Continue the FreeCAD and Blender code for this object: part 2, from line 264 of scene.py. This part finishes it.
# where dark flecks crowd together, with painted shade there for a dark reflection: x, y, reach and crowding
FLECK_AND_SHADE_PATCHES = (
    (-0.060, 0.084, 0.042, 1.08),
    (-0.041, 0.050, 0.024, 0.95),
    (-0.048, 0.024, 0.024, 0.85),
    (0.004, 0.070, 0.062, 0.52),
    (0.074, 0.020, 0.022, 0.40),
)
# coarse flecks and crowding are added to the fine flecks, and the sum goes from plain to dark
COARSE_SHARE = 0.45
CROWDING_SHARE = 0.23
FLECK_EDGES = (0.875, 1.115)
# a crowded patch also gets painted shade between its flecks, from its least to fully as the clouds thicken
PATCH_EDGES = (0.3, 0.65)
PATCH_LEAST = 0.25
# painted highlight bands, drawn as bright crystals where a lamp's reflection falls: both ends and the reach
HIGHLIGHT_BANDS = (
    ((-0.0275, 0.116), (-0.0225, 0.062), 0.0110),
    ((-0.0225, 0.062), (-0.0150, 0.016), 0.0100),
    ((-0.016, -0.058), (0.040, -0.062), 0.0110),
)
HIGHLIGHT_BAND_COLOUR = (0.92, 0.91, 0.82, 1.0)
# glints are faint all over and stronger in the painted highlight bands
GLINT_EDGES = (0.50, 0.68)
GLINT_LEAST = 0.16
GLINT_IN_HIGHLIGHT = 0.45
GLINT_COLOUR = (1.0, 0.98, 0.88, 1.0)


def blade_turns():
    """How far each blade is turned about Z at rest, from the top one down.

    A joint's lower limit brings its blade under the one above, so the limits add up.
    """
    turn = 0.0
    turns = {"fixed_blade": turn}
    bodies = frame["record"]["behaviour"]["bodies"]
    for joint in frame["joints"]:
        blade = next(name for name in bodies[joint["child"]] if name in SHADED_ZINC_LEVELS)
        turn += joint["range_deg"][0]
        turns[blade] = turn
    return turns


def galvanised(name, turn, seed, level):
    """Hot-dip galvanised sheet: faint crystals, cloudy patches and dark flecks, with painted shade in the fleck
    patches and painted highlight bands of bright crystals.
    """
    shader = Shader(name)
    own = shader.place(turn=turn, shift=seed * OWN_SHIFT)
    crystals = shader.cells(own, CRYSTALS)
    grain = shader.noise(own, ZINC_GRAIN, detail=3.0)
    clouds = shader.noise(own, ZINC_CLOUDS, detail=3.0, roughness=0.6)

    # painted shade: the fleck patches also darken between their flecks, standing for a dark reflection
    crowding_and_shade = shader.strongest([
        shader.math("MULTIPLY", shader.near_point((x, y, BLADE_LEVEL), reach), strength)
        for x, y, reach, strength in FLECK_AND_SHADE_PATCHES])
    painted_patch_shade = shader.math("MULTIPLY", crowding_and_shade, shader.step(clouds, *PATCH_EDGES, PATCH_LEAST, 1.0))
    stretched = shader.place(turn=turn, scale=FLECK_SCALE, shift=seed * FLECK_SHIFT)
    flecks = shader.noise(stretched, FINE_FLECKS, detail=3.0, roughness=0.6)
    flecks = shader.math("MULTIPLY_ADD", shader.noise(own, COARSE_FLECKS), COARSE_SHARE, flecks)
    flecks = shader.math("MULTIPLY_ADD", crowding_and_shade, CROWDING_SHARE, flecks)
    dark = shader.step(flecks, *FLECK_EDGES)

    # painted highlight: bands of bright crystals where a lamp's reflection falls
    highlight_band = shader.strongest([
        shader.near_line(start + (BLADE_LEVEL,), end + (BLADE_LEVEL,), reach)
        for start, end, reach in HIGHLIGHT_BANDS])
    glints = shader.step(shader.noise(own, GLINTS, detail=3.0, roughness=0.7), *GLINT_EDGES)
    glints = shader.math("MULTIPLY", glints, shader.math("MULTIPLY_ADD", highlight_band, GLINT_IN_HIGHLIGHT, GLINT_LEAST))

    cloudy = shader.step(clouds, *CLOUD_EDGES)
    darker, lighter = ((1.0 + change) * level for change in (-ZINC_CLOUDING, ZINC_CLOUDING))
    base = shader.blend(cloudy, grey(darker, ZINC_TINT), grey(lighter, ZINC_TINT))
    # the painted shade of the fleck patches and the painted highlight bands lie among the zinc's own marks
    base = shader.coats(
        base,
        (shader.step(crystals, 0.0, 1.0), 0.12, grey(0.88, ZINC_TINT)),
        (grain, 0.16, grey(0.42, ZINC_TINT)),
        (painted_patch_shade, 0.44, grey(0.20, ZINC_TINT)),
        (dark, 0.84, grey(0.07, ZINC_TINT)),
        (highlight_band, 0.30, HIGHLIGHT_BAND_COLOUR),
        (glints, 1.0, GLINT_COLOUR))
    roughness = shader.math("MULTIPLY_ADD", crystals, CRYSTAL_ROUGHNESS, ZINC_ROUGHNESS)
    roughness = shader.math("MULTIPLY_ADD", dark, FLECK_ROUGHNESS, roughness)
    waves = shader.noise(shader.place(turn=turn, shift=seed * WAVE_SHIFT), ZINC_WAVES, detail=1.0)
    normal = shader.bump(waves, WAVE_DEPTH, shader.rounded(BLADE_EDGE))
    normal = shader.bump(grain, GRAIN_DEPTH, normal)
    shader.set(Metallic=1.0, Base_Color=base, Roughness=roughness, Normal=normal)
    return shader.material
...
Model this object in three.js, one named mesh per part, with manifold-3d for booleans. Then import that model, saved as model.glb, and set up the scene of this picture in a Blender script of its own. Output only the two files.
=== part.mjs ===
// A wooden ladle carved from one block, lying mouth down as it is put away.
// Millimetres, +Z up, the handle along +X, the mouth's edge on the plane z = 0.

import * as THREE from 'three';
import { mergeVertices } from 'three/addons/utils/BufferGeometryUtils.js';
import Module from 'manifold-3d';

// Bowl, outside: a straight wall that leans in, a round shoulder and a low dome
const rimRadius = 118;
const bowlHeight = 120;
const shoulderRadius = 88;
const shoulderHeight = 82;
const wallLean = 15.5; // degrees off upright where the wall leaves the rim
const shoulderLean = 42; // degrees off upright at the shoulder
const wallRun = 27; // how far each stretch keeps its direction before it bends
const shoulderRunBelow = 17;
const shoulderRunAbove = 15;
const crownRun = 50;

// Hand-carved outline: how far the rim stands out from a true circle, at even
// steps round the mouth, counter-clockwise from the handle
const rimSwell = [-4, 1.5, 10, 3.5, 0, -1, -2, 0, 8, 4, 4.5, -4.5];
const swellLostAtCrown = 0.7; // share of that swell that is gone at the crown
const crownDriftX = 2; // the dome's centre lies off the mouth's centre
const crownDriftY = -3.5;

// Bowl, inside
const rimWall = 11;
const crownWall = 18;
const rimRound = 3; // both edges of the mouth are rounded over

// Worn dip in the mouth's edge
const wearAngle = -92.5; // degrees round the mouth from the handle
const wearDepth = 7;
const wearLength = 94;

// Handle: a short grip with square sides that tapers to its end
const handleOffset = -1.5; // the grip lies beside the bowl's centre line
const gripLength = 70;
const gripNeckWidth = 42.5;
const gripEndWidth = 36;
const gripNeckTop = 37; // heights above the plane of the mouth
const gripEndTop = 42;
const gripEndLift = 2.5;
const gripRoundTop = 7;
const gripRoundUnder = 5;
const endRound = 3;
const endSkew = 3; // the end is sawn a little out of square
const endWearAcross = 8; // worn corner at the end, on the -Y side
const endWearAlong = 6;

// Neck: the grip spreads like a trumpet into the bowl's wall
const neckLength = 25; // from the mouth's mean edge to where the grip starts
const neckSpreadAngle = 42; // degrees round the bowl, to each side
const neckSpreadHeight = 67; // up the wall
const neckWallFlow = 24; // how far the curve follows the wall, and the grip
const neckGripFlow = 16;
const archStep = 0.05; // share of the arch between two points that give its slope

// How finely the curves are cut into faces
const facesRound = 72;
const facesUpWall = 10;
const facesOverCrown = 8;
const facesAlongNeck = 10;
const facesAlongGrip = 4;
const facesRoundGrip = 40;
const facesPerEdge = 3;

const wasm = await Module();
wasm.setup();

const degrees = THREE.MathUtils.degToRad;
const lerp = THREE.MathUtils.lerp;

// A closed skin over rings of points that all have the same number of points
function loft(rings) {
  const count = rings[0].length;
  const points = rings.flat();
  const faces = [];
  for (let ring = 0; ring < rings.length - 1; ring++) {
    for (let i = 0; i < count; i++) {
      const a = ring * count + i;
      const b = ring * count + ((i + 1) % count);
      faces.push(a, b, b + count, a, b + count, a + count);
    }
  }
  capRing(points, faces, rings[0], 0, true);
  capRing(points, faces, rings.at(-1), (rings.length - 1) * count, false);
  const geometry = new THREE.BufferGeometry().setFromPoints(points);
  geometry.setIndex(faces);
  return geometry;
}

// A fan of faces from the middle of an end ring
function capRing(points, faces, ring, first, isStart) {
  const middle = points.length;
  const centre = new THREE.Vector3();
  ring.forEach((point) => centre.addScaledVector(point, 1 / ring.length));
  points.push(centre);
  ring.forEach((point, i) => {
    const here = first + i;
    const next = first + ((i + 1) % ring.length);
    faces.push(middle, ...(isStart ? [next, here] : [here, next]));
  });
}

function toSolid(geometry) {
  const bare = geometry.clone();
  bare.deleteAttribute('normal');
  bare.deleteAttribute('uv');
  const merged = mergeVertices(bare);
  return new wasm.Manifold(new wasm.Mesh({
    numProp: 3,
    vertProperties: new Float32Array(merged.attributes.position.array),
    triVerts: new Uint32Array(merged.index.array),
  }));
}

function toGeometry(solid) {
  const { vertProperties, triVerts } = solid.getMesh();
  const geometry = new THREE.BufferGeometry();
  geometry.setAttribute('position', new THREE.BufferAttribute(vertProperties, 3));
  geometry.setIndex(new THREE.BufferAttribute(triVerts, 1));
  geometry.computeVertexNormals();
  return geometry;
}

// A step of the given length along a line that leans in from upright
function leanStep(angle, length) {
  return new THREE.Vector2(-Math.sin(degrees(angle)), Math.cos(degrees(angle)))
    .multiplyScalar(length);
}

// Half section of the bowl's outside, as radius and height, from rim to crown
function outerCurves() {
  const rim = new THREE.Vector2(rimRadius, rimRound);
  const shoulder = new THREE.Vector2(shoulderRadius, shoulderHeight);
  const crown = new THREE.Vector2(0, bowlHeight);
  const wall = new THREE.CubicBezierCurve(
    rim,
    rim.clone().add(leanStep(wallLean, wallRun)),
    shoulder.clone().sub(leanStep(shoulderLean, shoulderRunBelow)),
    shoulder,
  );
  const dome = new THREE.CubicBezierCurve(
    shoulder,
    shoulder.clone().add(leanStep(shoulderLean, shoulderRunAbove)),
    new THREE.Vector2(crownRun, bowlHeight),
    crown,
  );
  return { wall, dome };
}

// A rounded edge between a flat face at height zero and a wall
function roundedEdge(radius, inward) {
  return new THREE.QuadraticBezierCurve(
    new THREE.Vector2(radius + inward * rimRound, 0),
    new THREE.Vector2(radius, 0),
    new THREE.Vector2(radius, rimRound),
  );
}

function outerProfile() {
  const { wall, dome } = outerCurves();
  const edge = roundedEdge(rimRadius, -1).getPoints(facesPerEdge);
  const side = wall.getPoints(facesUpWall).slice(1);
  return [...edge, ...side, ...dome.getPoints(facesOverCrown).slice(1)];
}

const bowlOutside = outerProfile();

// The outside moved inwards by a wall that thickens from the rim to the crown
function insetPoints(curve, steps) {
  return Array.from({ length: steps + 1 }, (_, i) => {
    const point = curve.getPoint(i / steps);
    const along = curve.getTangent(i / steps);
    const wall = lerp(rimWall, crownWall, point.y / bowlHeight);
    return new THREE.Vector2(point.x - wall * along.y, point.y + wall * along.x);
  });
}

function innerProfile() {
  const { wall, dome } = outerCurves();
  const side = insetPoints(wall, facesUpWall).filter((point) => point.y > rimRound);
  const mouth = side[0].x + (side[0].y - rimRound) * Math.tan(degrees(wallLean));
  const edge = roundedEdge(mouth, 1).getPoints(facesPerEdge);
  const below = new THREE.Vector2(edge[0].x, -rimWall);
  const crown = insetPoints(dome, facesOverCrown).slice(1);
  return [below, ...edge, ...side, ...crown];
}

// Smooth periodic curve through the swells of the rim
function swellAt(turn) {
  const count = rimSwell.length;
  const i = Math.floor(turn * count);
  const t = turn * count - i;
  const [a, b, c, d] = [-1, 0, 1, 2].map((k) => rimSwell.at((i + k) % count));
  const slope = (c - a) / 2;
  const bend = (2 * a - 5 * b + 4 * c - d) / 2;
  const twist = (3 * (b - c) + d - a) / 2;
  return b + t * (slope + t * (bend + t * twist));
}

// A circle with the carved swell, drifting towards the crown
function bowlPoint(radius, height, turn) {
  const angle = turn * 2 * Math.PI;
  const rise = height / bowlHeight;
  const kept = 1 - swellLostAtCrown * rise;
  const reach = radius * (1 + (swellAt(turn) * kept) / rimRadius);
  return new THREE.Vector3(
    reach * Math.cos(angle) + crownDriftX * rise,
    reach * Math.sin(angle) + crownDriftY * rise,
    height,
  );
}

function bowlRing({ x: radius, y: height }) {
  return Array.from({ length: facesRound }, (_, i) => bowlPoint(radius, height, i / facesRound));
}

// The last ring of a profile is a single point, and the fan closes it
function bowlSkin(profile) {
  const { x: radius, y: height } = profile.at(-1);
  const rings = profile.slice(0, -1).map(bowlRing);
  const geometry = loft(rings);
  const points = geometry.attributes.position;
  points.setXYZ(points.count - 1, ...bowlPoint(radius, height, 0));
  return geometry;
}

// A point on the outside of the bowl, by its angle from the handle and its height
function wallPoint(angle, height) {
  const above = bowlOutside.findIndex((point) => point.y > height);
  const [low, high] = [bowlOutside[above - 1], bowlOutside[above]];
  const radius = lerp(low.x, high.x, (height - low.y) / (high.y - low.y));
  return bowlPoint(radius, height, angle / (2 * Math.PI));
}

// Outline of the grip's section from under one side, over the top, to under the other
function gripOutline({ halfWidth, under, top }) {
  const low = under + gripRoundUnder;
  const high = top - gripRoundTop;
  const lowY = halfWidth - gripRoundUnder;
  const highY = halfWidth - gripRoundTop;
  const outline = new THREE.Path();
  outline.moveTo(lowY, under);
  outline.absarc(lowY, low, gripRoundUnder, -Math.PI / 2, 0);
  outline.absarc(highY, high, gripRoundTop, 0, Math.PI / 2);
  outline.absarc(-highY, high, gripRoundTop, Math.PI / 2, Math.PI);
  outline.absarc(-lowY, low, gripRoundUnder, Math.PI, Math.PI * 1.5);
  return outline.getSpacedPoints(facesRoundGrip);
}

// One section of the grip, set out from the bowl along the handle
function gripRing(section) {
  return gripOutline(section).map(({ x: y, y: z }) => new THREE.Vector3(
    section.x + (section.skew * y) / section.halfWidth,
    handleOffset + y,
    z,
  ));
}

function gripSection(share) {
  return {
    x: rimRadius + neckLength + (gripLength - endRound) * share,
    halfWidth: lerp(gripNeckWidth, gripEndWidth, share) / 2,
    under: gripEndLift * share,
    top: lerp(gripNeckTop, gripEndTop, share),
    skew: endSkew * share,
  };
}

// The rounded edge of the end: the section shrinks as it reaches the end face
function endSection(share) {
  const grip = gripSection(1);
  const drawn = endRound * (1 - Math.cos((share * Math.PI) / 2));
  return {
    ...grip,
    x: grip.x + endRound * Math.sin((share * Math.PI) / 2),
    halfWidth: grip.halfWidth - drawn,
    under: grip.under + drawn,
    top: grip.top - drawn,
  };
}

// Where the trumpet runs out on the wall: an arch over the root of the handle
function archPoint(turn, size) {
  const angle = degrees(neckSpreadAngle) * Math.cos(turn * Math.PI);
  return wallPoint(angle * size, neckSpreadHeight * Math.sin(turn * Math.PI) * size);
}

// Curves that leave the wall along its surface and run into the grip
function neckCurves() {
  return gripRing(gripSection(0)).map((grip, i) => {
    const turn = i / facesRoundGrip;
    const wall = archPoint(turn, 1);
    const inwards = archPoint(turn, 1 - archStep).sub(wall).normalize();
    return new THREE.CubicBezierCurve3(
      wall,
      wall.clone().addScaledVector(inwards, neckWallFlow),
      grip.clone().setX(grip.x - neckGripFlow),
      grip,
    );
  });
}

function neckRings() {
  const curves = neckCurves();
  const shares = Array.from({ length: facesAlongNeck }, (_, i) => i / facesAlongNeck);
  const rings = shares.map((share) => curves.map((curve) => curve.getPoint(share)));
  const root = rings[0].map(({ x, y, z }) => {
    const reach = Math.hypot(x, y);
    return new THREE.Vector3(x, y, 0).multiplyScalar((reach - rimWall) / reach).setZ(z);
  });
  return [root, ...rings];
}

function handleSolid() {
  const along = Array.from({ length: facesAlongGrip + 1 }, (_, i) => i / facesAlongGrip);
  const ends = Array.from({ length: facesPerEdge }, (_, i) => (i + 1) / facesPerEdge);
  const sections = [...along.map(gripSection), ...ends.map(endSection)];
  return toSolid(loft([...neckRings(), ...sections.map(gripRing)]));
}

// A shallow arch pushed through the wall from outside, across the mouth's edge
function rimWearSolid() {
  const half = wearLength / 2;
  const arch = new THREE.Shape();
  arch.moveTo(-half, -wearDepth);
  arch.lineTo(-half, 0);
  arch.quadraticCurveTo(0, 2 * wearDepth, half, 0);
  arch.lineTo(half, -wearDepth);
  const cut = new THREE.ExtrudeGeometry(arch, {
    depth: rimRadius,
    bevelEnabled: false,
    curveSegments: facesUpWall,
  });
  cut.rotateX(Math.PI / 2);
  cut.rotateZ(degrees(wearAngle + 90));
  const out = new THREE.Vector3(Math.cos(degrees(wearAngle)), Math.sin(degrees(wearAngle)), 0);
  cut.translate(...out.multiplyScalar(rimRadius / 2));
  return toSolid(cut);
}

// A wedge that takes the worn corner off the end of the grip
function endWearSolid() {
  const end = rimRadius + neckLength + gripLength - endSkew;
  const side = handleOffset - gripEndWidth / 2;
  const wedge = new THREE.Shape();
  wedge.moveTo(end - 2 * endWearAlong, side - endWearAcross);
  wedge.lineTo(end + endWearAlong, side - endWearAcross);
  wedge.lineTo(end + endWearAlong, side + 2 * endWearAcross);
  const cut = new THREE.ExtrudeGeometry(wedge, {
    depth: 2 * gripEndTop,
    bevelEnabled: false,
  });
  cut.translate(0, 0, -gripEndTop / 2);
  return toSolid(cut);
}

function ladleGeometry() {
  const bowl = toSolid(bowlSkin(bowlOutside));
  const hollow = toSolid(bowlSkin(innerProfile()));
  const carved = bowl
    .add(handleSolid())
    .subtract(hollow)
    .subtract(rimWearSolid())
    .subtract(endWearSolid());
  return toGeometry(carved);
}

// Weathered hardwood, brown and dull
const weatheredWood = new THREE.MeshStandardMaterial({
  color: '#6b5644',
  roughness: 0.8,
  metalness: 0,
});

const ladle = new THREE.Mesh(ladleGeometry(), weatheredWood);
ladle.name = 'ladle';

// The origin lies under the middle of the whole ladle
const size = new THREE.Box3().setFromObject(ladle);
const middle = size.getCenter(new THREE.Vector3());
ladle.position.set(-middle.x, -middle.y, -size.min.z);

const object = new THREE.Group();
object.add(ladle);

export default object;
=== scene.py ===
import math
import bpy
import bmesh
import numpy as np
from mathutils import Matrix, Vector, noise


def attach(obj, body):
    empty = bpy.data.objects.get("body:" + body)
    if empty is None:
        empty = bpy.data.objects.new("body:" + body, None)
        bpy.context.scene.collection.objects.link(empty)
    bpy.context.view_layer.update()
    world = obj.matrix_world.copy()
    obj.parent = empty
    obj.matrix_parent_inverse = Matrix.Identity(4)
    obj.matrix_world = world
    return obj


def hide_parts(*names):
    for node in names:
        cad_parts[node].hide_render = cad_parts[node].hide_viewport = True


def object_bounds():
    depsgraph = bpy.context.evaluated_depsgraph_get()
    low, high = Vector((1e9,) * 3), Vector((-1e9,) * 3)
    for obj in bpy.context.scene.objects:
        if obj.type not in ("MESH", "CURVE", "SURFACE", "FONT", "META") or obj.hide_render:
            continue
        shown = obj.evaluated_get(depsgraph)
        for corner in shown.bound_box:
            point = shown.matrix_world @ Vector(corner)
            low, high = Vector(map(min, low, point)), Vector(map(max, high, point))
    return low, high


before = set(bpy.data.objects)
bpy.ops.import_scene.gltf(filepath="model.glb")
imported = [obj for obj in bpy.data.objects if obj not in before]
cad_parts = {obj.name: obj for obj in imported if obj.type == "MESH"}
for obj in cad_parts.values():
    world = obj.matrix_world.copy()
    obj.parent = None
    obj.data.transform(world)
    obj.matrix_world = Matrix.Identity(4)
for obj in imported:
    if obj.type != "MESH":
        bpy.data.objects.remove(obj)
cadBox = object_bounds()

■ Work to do
Retype verbatim the lines that run from the line containing "brown and dull" to the line containing "for node in", both inclusive, and no others.

■ Exercise response
// Weathered hardwood, brown and dull
const weatheredWood = new THREE.MeshStandardMaterial({
  color: '#6b5644',
  roughness: 0.8,
  metalness: 0,
});

const ladle = new THREE.Mesh(ladleGeometry(), weatheredWood);
ladle.name = 'ladle';

// The origin lies under the middle of the whole ladle
const size = new THREE.Box3().setFromObject(ladle);
const middle = size.getCenter(new THREE.Vector3());
ladle.position.set(-middle.x, -middle.y, -size.min.z);

const object = new THREE.Group();
object.add(ladle);

export default object;
=== scene.py ===
import math
import bpy
import bmesh
import numpy as np
from mathutils import Matrix, Vector, noise


def attach(obj, body):
    empty = bpy.data.objects.get("body:" + body)
    if empty is None:
        empty = bpy.data.objects.new("body:" + body, None)
        bpy.context.scene.collection.objects.link(empty)
    bpy.context.view_layer.update()
    world = obj.matrix_world.copy()
    obj.parent = empty
    obj.matrix_parent_inverse = Matrix.Identity(4)
    obj.matrix_world = world
    return obj


def hide_parts(*names):
    for node in names:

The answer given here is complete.